18. The core controversy before the authorities in the present case was whether the projects of the applicant were an ‘industrial unit of public importance and whether the unit being one of public interest, was entitled to be dealt under ‘Category B in terms of the Circular of 2010. Further, whether the declaration by the Member Secretary (Commerce and Industry), Govt. of West Bengal, that the industrial unit was a public interest unit, was unsustainable. Lastly, whether the applicant could be faulted for having made such huge investment on such declarations by the State Government, and if so, to what effect.

19. To deal with such contentious issues of significance and recording reasons in support thereof would be the requirement of law in the facts of the present case. As noticed above, administrative authorities are required to record reasons in support of their decisions which are likely to vest parties with civil consequences. In the present case, there is no reference in the communication dated, 6th March, 2013 as to what was the stand of the respective parties and how the MoEF does not find such stand to be justifiable. The only thing that has been recorded is that the expansion of the plant cannot be accepted by MoEF and it appears that SEIAA, West Bengal, has not followed the general conditions of the Notification. Both these issues are unsupported by any reasoning. In our considered view, the Director and even the competent authority issuing the communication dated, 6th March, 2013 should have exercised greater care and ought to have recorded appropriate reasons, that too, after providing an opportunity to the applicant of being heard, rather than issuing the impugned communications/orders, having serious and far-reaching consequences on the applicant. Also, the other two communications dated 11th March, 2013 and 13th March, 2013 have been passed by the Respondent Nos. 3 and 4 respectively, apparently, without any application of mind or recording of reasons and on the contrary, in a mechanical manner. Thus, we have no hesitation in setting aside all the three impugned communications dated 6th March, 2013, 11th March, 2013 and 13th March, 2013 of Respondent No. 1, 3 and 4 respectively.

20. As far as the other two contentions are concerned, we do not propose to examine the merit or otherwise thereof as it will be appropriate for the concerned authorities in the MoEF as well as the authorities at the State level to examine and decide the issues after hearing the applicant. Those contentions are specifically left open.

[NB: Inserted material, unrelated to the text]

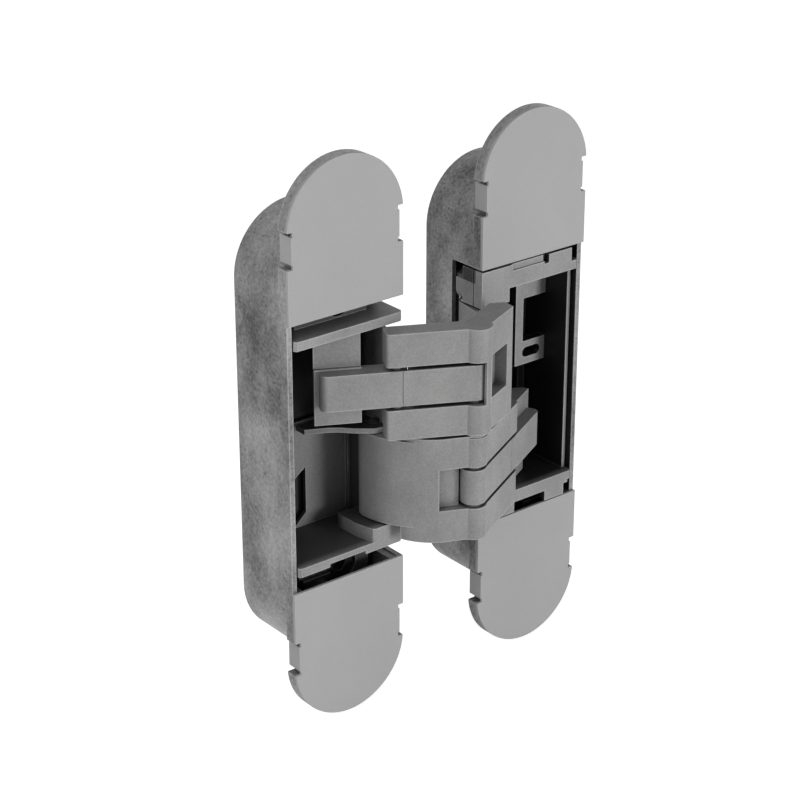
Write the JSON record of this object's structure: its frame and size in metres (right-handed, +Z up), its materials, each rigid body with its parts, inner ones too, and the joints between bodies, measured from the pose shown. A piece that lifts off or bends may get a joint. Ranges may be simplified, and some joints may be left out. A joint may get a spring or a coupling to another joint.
{
  "type": "concealed door hinge",
  "caption": "Concealed door hinge: two round-ended cast housings with cover caps, joined by two crossed arms on a centre pin, with height and depth adjusters.",
  "frame": {"origin": "centre of the frame half's two fixing holes, on the back face of its flange", "axes": "+Z up along the hinge's length, +Y back into the door frame along the fixing screws, +X from the frame half towards the door half, hinge fully open"},
  "size_m": [0.082, 0.0339, 0.13],
  "materials": {
    "cast_zinc": "raw die-cast zinc",
    "satin_cover": "satin grey",
    "satin_casting": "satin grey cast",
    "steel_pin": "ground steel",
    "dark_screw": "blackened steel"
  },
  "bodies": {
    "frame_half": {"frame_housing": "cast_zinc", "frame_cap_upper": "satin_cover", "frame_cap_lower": "satin_cover", "frame_clamp_plates": "steel_pin", "frame_clamp_screws": "dark_screw"},
    "frame_slider": {"frame_carrier": "satin_casting", "frame_hub_pin": "steel_pin", "frame_hub_washer": "steel_pin"},
    "upper_height_cam": {"frame_adjuster_upper": "dark_screw"},
    "lower_height_cam": {"frame_adjuster_lower": "dark_screw"},
    "lower_arm_set": {"arm_lower": "satin_casting", "lever_lower": "satin_casting", "fork_pin_lower": "steel_pin", "center_washer": "steel_pin"},
    "upper_arm_set": {"arm_upper": "satin_casting", "lever_upper": "satin_casting", "fork_pin_upper": "steel_pin", "center_pin": "steel_pin"},
    "upper_link_set": {"link_upper": "satin_casting"},
    "lower_link_set": {"link_lower": "satin_casting"},
    "door_slider": {"door_carrier": "satin_casting", "door_hub_pin": "steel_pin", "door_hub_washer": "steel_pin"},
    "door_half": {"door_housing": "cast_zinc", "door_cap_upper": "satin_cover", "door_cap_lower": "satin_cover", "door_clamp_plates": "steel_pin", "door_clamp_screws": "dark_screw"},
    "upper_depth_screw": {"door_depth_screw_upper": "dark_screw"},
    "lower_depth_screw": {"door_depth_screw_lower": "dark_screw"}
  },
  "joints": [
    {"name": "height_adjust", "type": "slide", "parent": "frame_half", "child": "frame_slider", "axis": [0, 0, 1], "range_m": [-0.0015, 0.0015]},
    {"name": "upper_height_cam_turn", "type": "hinge", "parent": "frame_slider", "child": "upper_height_cam", "pos_m": [0.002, 0.0025, 0.0316], "axis": [0, 1, 0], "range_deg": [-90.5, 90.5]},
    {"name": "lower_height_cam_turn", "type": "hinge", "parent": "frame_slider", "child": "lower_height_cam", "pos_m": [0.002, 0.0025, -0.0316], "axis": [0, 1, 0], "range_deg": [-90.5, 90.5]},
    {"name": "frame_hub_turn", "type": "hinge", "parent": "frame_slider", "child": "lower_arm_set", "pos_m": [0.0118, 0.0033, 0], "axis": [0, 0, -1], "range_deg": [0, 105.46]},
    {"name": "arm_cross_turn", "type": "hinge", "parent": "lower_arm_set", "child": "upper_arm_set", "pos_m": [0.026, -0.0139, 0], "axis": [0, 0, 1], "range_deg": [0, 30.94]},
    {"name": "door_hub_turn", "type": "hinge", "parent": "upper_arm_set", "child": "door_slider", "pos_m": [0.0402, 0.0033, 0], "axis": [0, 0, -1], "range_deg": [0, 105.47]},
    {"name": "upper_link_turn", "type": "hinge", "parent": "upper_arm_set", "child": "upper_link_set", "pos_m": [0.01062, -0.00638, 0.012], "axis": [0, 0, -1], "range_deg": [0, 88.02]},
    {"name": "lower_link_turn", "type": "hinge", "parent": "lower_arm_set", "child": "lower_link_set", "pos_m": [0.04138, -0.00638, -0.012], "axis": [0, 0, 1], "range_deg": [0, 88.02]},
    {"name": "depth_adjust", "type": "slide", "parent": "door_slider", "child": "door_half", "axis": [0, 1, 0], "range_m": [-0.0008, 0.0008]},
    {"name": "upper_depth_screw_turn", "type": "hinge", "parent": "door_half", "child": "upper_depth_screw", "pos_m": [0.05, 0.0025, 0.0316], "axis": [0, 1, 0], "range_deg": [-360.5, 360.5]},
    {"name": "lower_depth_screw_turn", "type": "hinge", "parent": "door_half", "child": "lower_depth_screw", "pos_m": [0.05, 0.0025, -0.0316], "axis": [0, 1, 0], "range_deg": [-360.5, 360.5]}
  ],
  "couplings": [
    {"joint": "upper_height_cam_turn", "follows": "height_adjust", "rad_per_m": 1047.2},
    {"joint": "lower_height_cam_turn", "follows": "height_adjust", "rad_per_m": 1047.2},
    {"joint": "arm_cross_turn", "follows": "frame_hub_turn", "ratio": 0.29325},
    {"joint": "door_hub_turn", "follows": "frame_hub_turn", "ratio": 1},
    {"joint": "upper_link_turn", "follows": "frame_hub_turn", "ratio": 0.83441},
    {"joint": "lower_link_turn", "follows": "frame_hub_turn", "ratio": 0.83441},
    {"joint": "upper_depth_screw_turn", "follows": "depth_adjust", "rad_per_m": 7854},
    {"joint": "lower_depth_screw_turn", "follows": "depth_adjust", "rad_per_m": 7854}
  ]
}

21. Therefore, for the reasons afore-recorded and while setting aside and quashing the three impugned communications/orders dated, 6th March, 2013, 11th March, 2013 and 13th March, 2013, we remand the matter to the MoEF for passing an order afresh after providing an opportunity to file replies and of being heard to the, State of West Bengal, Pollution Control Board, State of West Bengal and the applicant. The hearing shall be provided by an Officer not less than a Secretary or an Additional Secretary of MoEF. We also issue a caution to the MoEF that it should pass orders of such grave consequences with greater responsibility, upon recording reasons and in accordance with the principles of audi alteram partem.

22. However, in the facts and circumstances of the case, we leave the parties to bear their own costs.